ファルマスタッフも20年近い歴史を持つ、老舗の薬剤師向け転職エージェントです。

ファルマスタッフは薬剤師向けの転職エージェントの中でも、プロのエージェントと実際に面談することで応募者の細かな要望を聞き取るというバックアップ体制が充実していることで知られています。

面談の日が決まったら、それまでに自分で履歴書と職務経歴書を作成して持参すると良いでしょう。その場で履歴書・職務経歴書の手直しをしてもらうことも可能です。

応募したい転職先が複数ある場合は、それぞれに向けた履歴書と職務経歴書をあらかじめ作成しておいて添削してもらうことで、書類選考を通る確率を上げることも可能です。企業の特色に沿った履歴書を作成しておくようにしましょう。

リクナビ薬剤師

リクナビ薬剤師

リクナビ薬剤師は、配偶者の転勤に帯同するなどの理由で働きたい時期を詳細に設定したい薬剤師が積極的に利用したい転職エージェントの一つです。

職歴にブランクを作らないために今すぐ転職したい場合、利用するのがおすすめです。それ以外にも、転勤やそれに伴う子供の学校の手続きなどが終わった半年後くらいから転職先を検討したい、といった状況にも柔軟に対応してくれます。

地域も現在住んでいる地域だけではなく、転勤先の転職情報を事前に詳しく入手することが可能なので、まず情報を集めて吟味してから、転職活動を始めたい人にもおすすめです。
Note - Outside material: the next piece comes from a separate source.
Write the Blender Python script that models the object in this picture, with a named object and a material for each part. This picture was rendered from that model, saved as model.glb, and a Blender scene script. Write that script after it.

もちろんエージェントに頼めば、履歴書や職務経歴書の添削をしてもらうことも可能です。その場合も、面談形式だけではなくメールや電話での添削もしてもらえるので、なかなか書類選考を通ることができない人は一度相談してみると良いでしょう。

マイナビ薬剤師

マイナビ薬剤師

マイナビ薬剤師は近年力を付けている薬剤師向けの転職エージェントで、利用者満足度が高いことで有名です。

一般の会社員の転職や新卒の就職をあっせんしているノウハウがあり、製薬会社に強いパイプを持っています。このため調剤薬局や病院、ドラッグストアだけではなく、製薬会社のMRへの転職を希望している人は登録しておくと良いでしょう。

非公開求人の数も多く、転職サイトを利用せずに転職活動するよりも、かなり多くの求人を目にすることができます。

エージェントによるサポート体制も充実していて、履歴書や職務経歴書の添削だけではなく面接の対策もしてもらえます。どのような質問に備えておくべきかといったことも教えてもらえるので、転職活動が不安な人は利用してみましょう。

薬剤師転職の履歴書はミスをしないことが大切!転職のプロに頼りながら、作っていこう!

調剤業務は患者の健康を守る役割から、細心の注意を払うことが求められる薬剤師です。そのため、履歴書や職務経歴書に不備やミスがあると注意力散漫とみなされて、それだけでマイナスイメージを持たれてしまう可能性もあります。

薬剤師として転職をしたい場合は、企業のことを調べるのはもちろん、ミスのない履歴書を作成するよう心掛けましょう。時にはプロの力も借りながら、志望先に応じた履歴書・職務経歴書を作成するのが転職活動において非常に重要です。